I would go further to say if any HCP was involved in writing or approving the text should be reported to their professional body for professional incompetence.
An organ transplant is not a cosmetic surgery. I believe there has been at least one transplant performed on a woman, there are people doing research on males getting such transplants so its possible (in theory).
If the student did come across a male who had a transplant of both womb and birth canal (or just a womb) and was growing/birthing a baby in the UK its a Mengele level experiment, and the student (or fully qualified midwife) should be reporting to their legal and ethics committee not casually deciding to participating in the experiment.
Midwives should not be trained in such low ethics which allows the health system to carry out experiments on babies.
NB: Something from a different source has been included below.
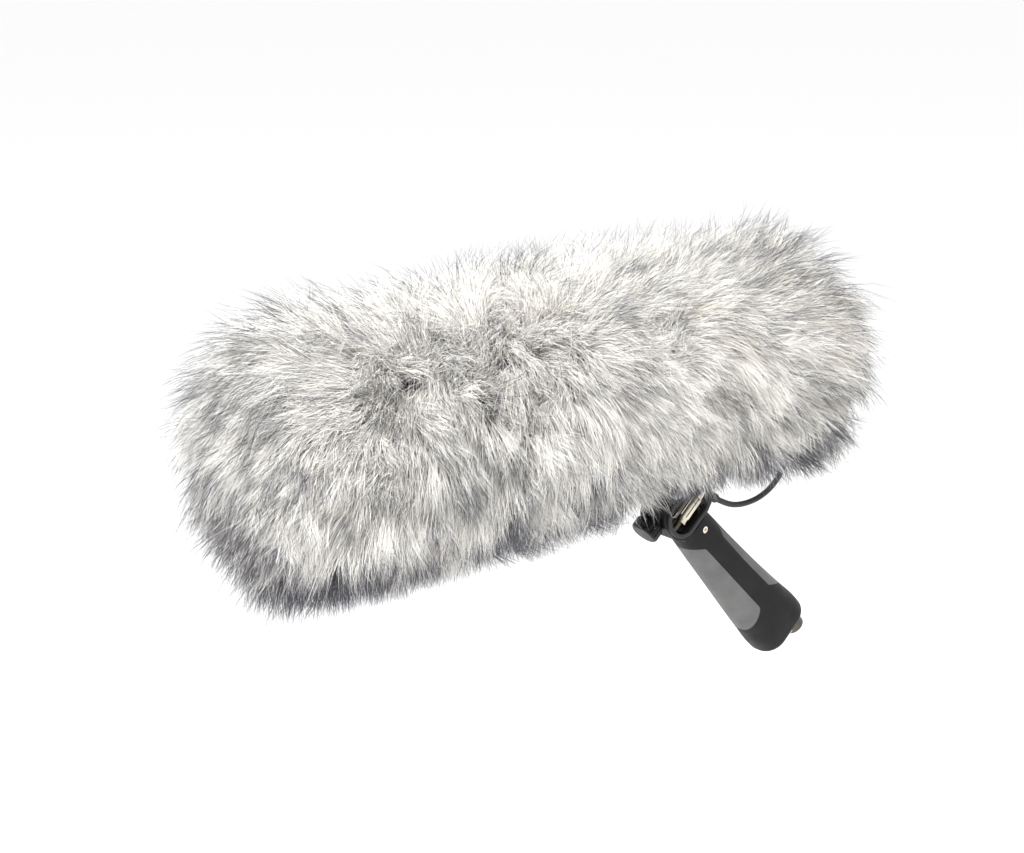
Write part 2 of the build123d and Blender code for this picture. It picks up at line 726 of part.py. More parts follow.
def lead_gland_axis():
    """A location on the gland's middle line, its Z along the lead as it leaves the basket."""
    before = Vector(*LEAD_ROUTE[-1])
    after = Vector(*LEAD_ROUTE[-2])
    return Plane(origin=before, z_dir=after - before).location


def lead_gland():
    """Strain relief where the lead leaves the basket's floor."""
    place = lead_gland_axis()
    sleeve = place * Pos(0, 0, -GLAND_LENGTH / 2) * Cylinder(GLAND_SLEEVE, GLAND_LENGTH)
    boss = place * Pos(0, 0, -6) * Cylinder(GLAND_BOSS, 7)
    boss -= rod_x(CAGE_R + EASY, 150, 260)
    return sleeve + boss - place * Cylinder(LEAD_R + SNUG, 60)


def basket_lead_path():
    """From the gland's tip into the basket and forward to the plug."""
    outside = Vector(*LEAD_ROUTE[-1])
    inward = (outside - Vector(*LEAD_ROUTE[-2])).normalized()
    corner = outside + inward * ((PLUG_Z - outside.Z) / inward.Z)
    return [tuple(outside), (corner.X, 0, PLUG_Z), (PLUG_REAR - 0.5, 0, PLUG_Z + 0.001)]


def plug_body():
    """Shell and tail of the plug that feeds the microphone."""
    body = rod_x(PLUG_R, PLUG_FRONT, PLUG_REAR - PLUG_TAIL, z=PLUG_Z)
    tail_place = Pos(PLUG_REAR - PLUG_TAIL / 2, 0, PLUG_Z) * Rot(0, 90, 0)
    body += tail_place * Cone(PLUG_R - 1, 4.2, PLUG_TAIL)
    body -= rod_x(PLUG_MOUTH_R, PLUG_FRONT - 1, PLUG_FRONT + PLUG_MOUTH_DEPTH, z=PLUG_Z)
    return body - rod_x(LEAD_R + SNUG, PLUG_REAR - 14, PLUG_REAR + 1, z=PLUG_Z)


def plug_insert():
    """Insulator with three contact holes."""
    insert = rod_x(PLUG_MOUTH_R - EASY, PLUG_FRONT + 0.6, PLUG_FRONT + PLUG_MOUTH_DEPTH - 0.1, z=PLUG_Z)
    for angle in (90, 210, 330):
        y = PIN_CIRCLE * math.cos(math.radians(angle))
        z = PLUG_Z + PIN_CIRCLE * math.sin(math.radians(angle))
        insert -= rod_x(PIN_R + 0.1, PLUG_FRONT - 1, PLUG_FRONT + 14, y, z)
    return insert


# ---- fur jacket ----


def jacket_slots(grow=0.0):
    """What the jacket leaves open under the basket: the saddle's slot and the lead's."""
    half = SLOT_HALF + grow
    saddle_hole = block(SLOT_FRONT - grow, SLOT_REAR + grow, -half, half, -200, -30)
    saddle_hole = fillet(saddle_hole.edges().filter_by(Axis.Z), SLOT_CORNER)
    lead_hole = block(LEAD_SLOT_FRONT, LEAD_SLOT_REAR, -LEAD_SLOT_HALF, LEAD_SLOT_HALF, -200, -30)
    return saddle_hole, lead_hole


def slot_binding():
    """Elastic edge of the saddle's slot."""
    layer = ring_x(JACKET_R + BINDING_T, JACKET_R, SLOT_FRONT - 20, SLOT_REAR + 20)
    outer, _ = jacket_slots(BINDING)
    inner, _ = jacket_slots()
    return (layer & outer) - inner


def closure_strips(inner, outer):
    """One layer of the touch-and-close seam under the basket, ahead of and behind the slot."""
    _, lead_hole = jacket_slots()
    keep = block(-300, 300, -STRIP_HALF, STRIP_HALF, -100, 0)
    ahead = ring_x(outer, inner, STRIP_FRONT, SLOT_FRONT - BINDING - 1) & keep
    behind = ring_x(outer, inner, SLOT_REAR + BINDING + 1, LEAD_SLOT_FRONT - 1) & keep
    return Compound(children=[ahead, behind])


def jacket_profile():
    """Half side view of the whole jacket, as thick as its pile is deep."""
    rear = half_profile(0, FUR_TURN, FUR_HALF, FUR_R)
    rear -= half_profile(-1, REAR_SEAM, BASKET_HALF + JACKET_GAP, JACKET_R)
    front = half_profile(0, FUR_TURN, FUR_HALF, FUR_R)
    front -= half_profile(-1, FRONT_TURN, BASKET_HALF + JACKET_GAP, JACKET_R)
    return rear + mirror(front, Plane.YZ)


def fur_panels():
    """Front, middle and rear panels of long-pile fabric."""
    profile = jacket_profile()
    front = spin(profile & band(-400, FRONT_SEAM, 0, 200))
    rear = spin(profile & band(REAR_SEAM, 400, 0, 200))
    middle = spin(profile & band(FRONT_SEAM, REAR_SEAM, 0, 200))
    saddle_hole, lead_hole = jacket_slots()
    edge, _ = jacket_slots(BINDING)
    middle -= saddle_hole
    middle -= lead_hole
    rear -= lead_hole
    middle -= ring_x(JACKET_R + BINDING_T, JACKET_R - 1, SLOT_FRONT - 20, SLOT_REAR + 20) & edge
    for strip in closure_strips(JACKET_R - 1, JACKET_R + 2 * STRIP_T).children:
        middle -= strip
    return front, middle, rear


def pod_arguments():
    """End, dome start, tip and slot reach of the front and the rear pod."""
    front = (-TUBE_FRONT, FRONT_TURN, BASKET_HALF, 50)
    rear = (TUBE_REAR, REAR_SEAM, BASKET_HALF, 53)
    return front, rear


def grip_nodes():
    """Every piece of the grip and of its knob, by name, in the grip's frame."""
    body = grip_body(0)
    skin = body - grip_body(SKIN)
    front = skin & side_plate(front_outline(), 60)
    rear = skin & side_plate(rear_outline(), 60)
    rear -= tube_along(handle_lead_path(), BOOT_R + EASY)
    hollow = handle_hollow()
    return {
        "grip_head": grip_head(),
        "window_bezel_left": window_bezel(-1),
        "window_bezel_right": window_bezel(1),
        "clamp_barrels": clamp_barrels(),
        "barrel_studs": barrel_studs(),
        "grip_shell_left": grip_shell(-1, body, hollow, front, rear),
        "grip_shell_right": grip_shell(1, body, hollow, front, rear),
        "front_insert": front,
        "rear_insert": rear,
        "shell_screw": shell_screw(),
        "end_cap": end_cap(),
        "cap_screws": cap_screws(),
        "boom_socket": boom_socket(),
        "xlr_shell": xlr_shell(),
        "xlr_insulator": xlr_insulator(),
        "xlr_pins": xlr_pins(),
        "grip_lead": tube_along(handle_lead_path(), LEAD_R, "grip_lead"),
        "lead_boot": lead_boot(),
        "clamp_knob": clamp_knob(),
        "clamp_screw": clamp_screw(),
        "clamp_washer": ring_x(7.0, 3.1, 0, 0.3).moved(Pos(KNOB_FACE + EASY, 0, -KNOB_DROP)),
    }


def basket_nodes():
    """Every piece of the basket and what it carries, by name, about the basket's axis."""
    front_pod, rear_pod = pod_arguments()
    fur_front, fur_middle, fur_rear = fur_panels()
    nodes = {
        "saddle": saddle(),
        "hinge_pin": hinge_pin(),
        "pin_circlips": pin_circlips(),
        "cage_tube": cage_tube(),
        "cage_mesh": cage_mesh(),
        "front_collar": to_front(end_ring(-TUBE_FRONT)),
        "rear_collar": end_ring(TUBE_REAR),
        "suspension_rail": suspension_rail(),
        "rail_screws": rail_screws(),
        "lead_gland": lead_gland(),
        "basket_lead": tube_along(basket_lead_path(), LEAD_R, "basket_lead"),
        "plug_body": plug_body(),
        "plug_insert": plug_insert(),
        "outer_lead": tube_along(LEAD_ROUTE, LEAD_R, "outer_lead"),
        "front_pod": to_front(pod(*front_pod)),
        "front_pod_mesh": to_front(pod_mesh(*front_pod[:3])),
        "rear_pod": pod(*rear_pod),
        "rear_pod_mesh": pod_mesh(*rear_pod[:3]),
        "fur_front_panel": fur_front,
        "fur_body_panel": fur_middle,
        "fur_rear_panel": fur_rear,
        "slot_binding": slot_binding(),
        "loop_strip": closure_strips(JACKET_R + EASY, JACKET_R + STRIP_T),
        "hook_strip": closure_strips(JACKET_R + STRIP_T, JACKET_R + 2 * STRIP_T),
    }
    for name, x in (("front", FRONT_HOOP_X), ("rear", REAR_HOOP_X)):
        nodes[name + "_hoop"] = hoop(x)
        nodes[name + "_clip"] = clip(x)
        nodes[name + "_bands"] = bands(x)
        nodes[name + "_thumb_screw"] = thumb_screw(x)
    return nodes


def write(name, shape):
    """Write one node's solids to its STEP file."""
    solids = shape.solids()
    export_step(solids[0] if len(solids) == 1 else Compound(children=solids), f"parts/{name}.step")


def main():
    os.makedirs("parts", exist_ok=True)
    for name, shape in grip_nodes().items():
        write(name, GRIP * shape)
    for name, shape in basket_nodes().items():
        write(name, BASKET * shape)
    print("hinge", [round(v, 3) for v in HINGE], "basket axis", [round(v, 3) for v in BASKET.position])


main()
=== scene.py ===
import json
import math

import bpy
import numpy as np
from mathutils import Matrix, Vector
from mathutils.kdtree import KDTree


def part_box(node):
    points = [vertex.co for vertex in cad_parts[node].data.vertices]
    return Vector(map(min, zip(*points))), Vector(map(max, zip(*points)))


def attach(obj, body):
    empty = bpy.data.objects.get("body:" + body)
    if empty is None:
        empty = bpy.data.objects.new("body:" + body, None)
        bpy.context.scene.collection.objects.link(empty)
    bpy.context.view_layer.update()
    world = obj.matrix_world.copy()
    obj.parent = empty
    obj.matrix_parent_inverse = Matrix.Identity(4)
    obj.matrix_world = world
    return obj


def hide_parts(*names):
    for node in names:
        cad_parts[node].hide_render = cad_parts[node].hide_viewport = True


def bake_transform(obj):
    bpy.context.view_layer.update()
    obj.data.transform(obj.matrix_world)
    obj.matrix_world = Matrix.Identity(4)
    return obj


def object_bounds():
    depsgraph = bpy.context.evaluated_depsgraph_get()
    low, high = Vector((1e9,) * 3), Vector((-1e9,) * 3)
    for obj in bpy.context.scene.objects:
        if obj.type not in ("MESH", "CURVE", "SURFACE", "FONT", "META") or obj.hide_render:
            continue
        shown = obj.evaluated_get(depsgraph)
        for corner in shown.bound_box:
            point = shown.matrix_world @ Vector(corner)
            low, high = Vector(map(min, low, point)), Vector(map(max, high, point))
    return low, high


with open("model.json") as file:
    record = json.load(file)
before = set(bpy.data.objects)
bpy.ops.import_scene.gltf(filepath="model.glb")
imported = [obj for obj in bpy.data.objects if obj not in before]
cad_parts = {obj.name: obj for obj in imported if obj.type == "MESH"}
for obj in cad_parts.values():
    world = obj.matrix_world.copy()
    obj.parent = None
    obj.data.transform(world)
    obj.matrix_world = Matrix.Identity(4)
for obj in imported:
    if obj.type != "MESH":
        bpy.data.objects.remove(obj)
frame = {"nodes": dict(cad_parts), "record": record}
CAD_BOX = [list(corner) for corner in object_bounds()]
MM = 0.001

# ---- places, from the frame ----
FRONT_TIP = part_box("fur_front_panel")[0].x
REAR_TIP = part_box("fur_rear_panel")[1].x
FUR_LOW, FUR_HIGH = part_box("fur_body_panel")
AXIS = Vector(((FRONT_TIP + REAR_TIP) / 2, 0, (FUR_LOW.z + FUR_HIGH.z) / 2))
HALF_LENGTH = (REAR_TIP - FRONT_TIP) / 2
FUR_R = (FUR_HIGH.y - FUR_LOW.y) / 2
BASKET_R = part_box("front_collar")[1].y
SLOT_LOW, SLOT_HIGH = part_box("slot_binding")


def about_axis(x, y, z):
    """A point given in millimetres about the middle of the basket."""
    return AXIS + Vector((x, y, z)) * MM


# ---- materials ----
NOISE_RANGE = (0.3, 0.7)  # nearly all of a noise texture's values lie in it
PLASTIC_SPECULAR = 0.2
MOTTLE_SCALE = 60  # blotches per metre
GLOSS_SCALE = 90
GLOSS_SPREAD = 0.07
GRAIN_DEPTH = 0.0002  # metres
MARK_DEPTH = 0.0001
THREAD_DEPTH = 0.0004


def new_material(name, colour, roughness, metallic=0.0):
    """A Principled material with its plain numbers set on the shader."""
    material = bpy.data.materials.new(name)
    material.use_nodes = True
    shader = material.node_tree.nodes["Principled BSDF"]
    shader.inputs["Base Color"].default_value = (*colour, 1)
    shader.inputs["Roughness"].default_value = roughness
    shader.inputs["Metallic"].default_value = metallic
    return material, shader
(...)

The NHS Trust focus on "natrual birth" when surgical procedure was needed demonstrates a basic failure in ethical standards.
If it details how to manage a prostate it was not written for a woman's body as prostate can not be created in a cosmetic surgery on a female. If it was an actual prostate that would be an organ transplant and "poking" tubes into a organ transplant site may work but may not be the best first option.
If a female had cosmetic surgery they should have looked for specialist advice on post op dangers from scar tissue etc or at basics like will the female equipment work. If it was written for women who suffer from gender dystopia, who had cosmetic surgery and are giving birth it shows a low standard of care when the educational body can't even spend time to explain the correct basic biology and then build on how to give specialist care.